UPDATE: An article about 5th Stryker Brigade (2nd Infantry Division) in Afghanistan and the conflict between protecting the people and killing committed insurgents. I don't see the conflict, since you can't just sit in a village and let the enemy roam outside your perimeter to attack at will. Nor can you just sweep the countryside looking for the insurgents while failing to guard the people.

But clearly, setting up in the villages is necessary to make sure any killed (or otherwise removed from the roster) isn't just replaced by a new local recruit (forced or volunteer). If it makes commanders intent on killing the enemy (which is still necesarry in COIN) think of setting up in the villages not so much as "protecting" the people (who may or may not want protection from the Taliban) but as "separating" the insurgents from their recruit pool, source of intelligence and supplies, and refuge.

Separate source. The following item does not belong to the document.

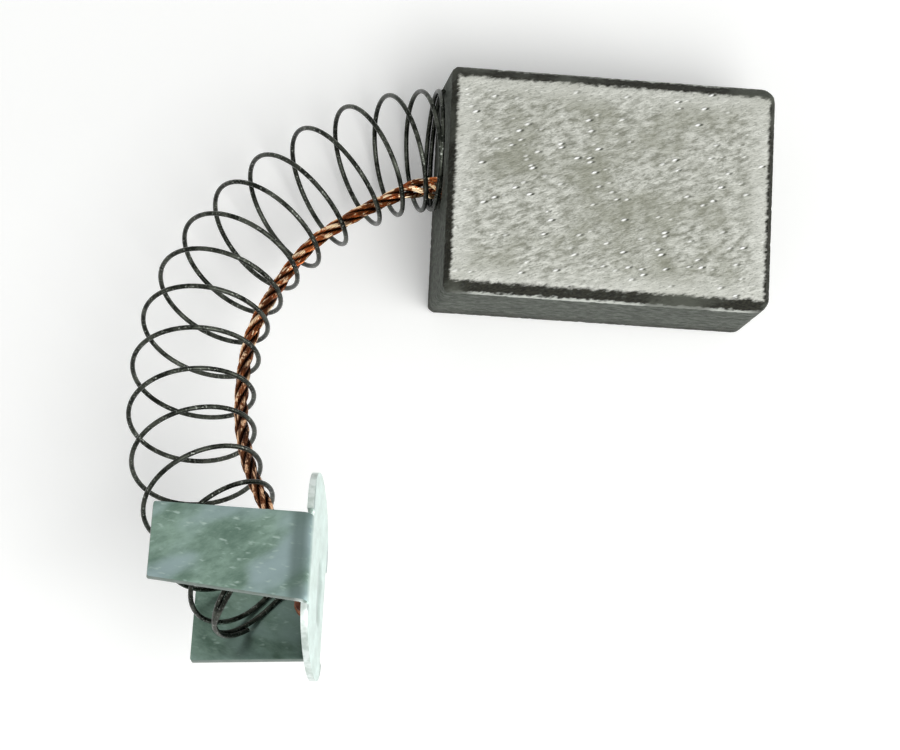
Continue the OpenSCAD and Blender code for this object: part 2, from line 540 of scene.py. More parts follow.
@dataclass(frozen=True)
class Layer:
    """A colour laid over others, where a value runs from one bound to another.

    Attributes:
        value: Node or socket that says where the layer shows.
        start: Value at which it begins to show.
        full: Value at which it shows most, above or below the start.
        colour: Hex colour, node or socket.
        share: How much of it shows at most.
        eased: Whether it fades in and out smoothly.
    """

    value: Source
    start: float
    full: float
    colour: Source | str
    share: float = 1.0
    eased: bool = True


@dataclass(frozen=True)
class Finish:
    """A named material and the name of the slot that it stands for."""

    name: str
    slot: str

    def material(self) -> bpy.types.Material:
        """Makes the material on first use.

        Returns:
            The material, the same one on every call.
        """
        made = bpy.data.materials.get(self.name)
        if made is not None:
            return made
        made = bpy.data.materials.new(self.name)
        made.use_nodes = True
        tree = made.node_tree
        tree.nodes.clear()
        add(tree, "ShaderNodeOutputMaterial", {"Surface": self.shader(tree)})
        return made

    def shader(self, tree: bpy.types.NodeTree) -> bpy.types.Node:
        """Builds the material's nodes.

        Args:
            tree: The material's empty tree.

        Returns:
            The shader node for the surface.
        """
        raise NotImplementedError

    @staticmethod
    def in_millimetres(tree: bpy.types.NodeTree) -> bpy.types.Node:
        """Object coordinates, in millimetres."""
        place = add(tree, "ShaderNodeTexCoord").outputs["Object"]
        return add(tree, VECTOR, {0: place, "Scale": 1 / MM}, operation="SCALE")

    @staticmethod
    def laid(tree: bpy.types.NodeTree, base: Source | str, *layers: Layer) -> Source:
        """Lays colours over a base, the last on top.

        Args:
            tree: The material's tree.
            base: Hex colour, node or socket underneath.
            layers: The colours over it, in order.

        Returns:
            The node with the final colour.
        """
        top = base
        for layer in layers:
            span = {
                "Value": layer.value,
                "From Min": layer.start,
                "From Max": layer.full,
                "To Max": layer.share,
            }
            kind = STEEP if layer.eased else "LINEAR"
            shown = add(tree, RANGE, span, interpolation_type=kind)
            colours = {"Factor": shown, "A": top, "B": layer.colour}
            top = add(tree, MIX, colours, data_type="RGBA")
        return top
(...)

Remember, "securing" the population doesn't simply mean protecting them. It means keeping the population from supporting the insurgents--voluntarily or under threat.

UPDATE: A reminder that Russia faced the type of insurgency I worry we'll face--one where the enemy and people are one and we won't be able to win hearts and minds. Which is why I support limiting our rules of engagment for air power and artillery even if it risks American lives (subject to adjustments to adapt to enemy tactics and based on experience). We need to keep the generally good opinions of us intact so we can support friendly Afghans in fighting the Taliban, drug gangs, and al Qaeda. If we lose the people to the enemy causes, we will lose the war. Russia was willing to be as brutal as they had to be and still lost. We will never wage war that way and so cannot afford to let the situation deterioriate into such a fight.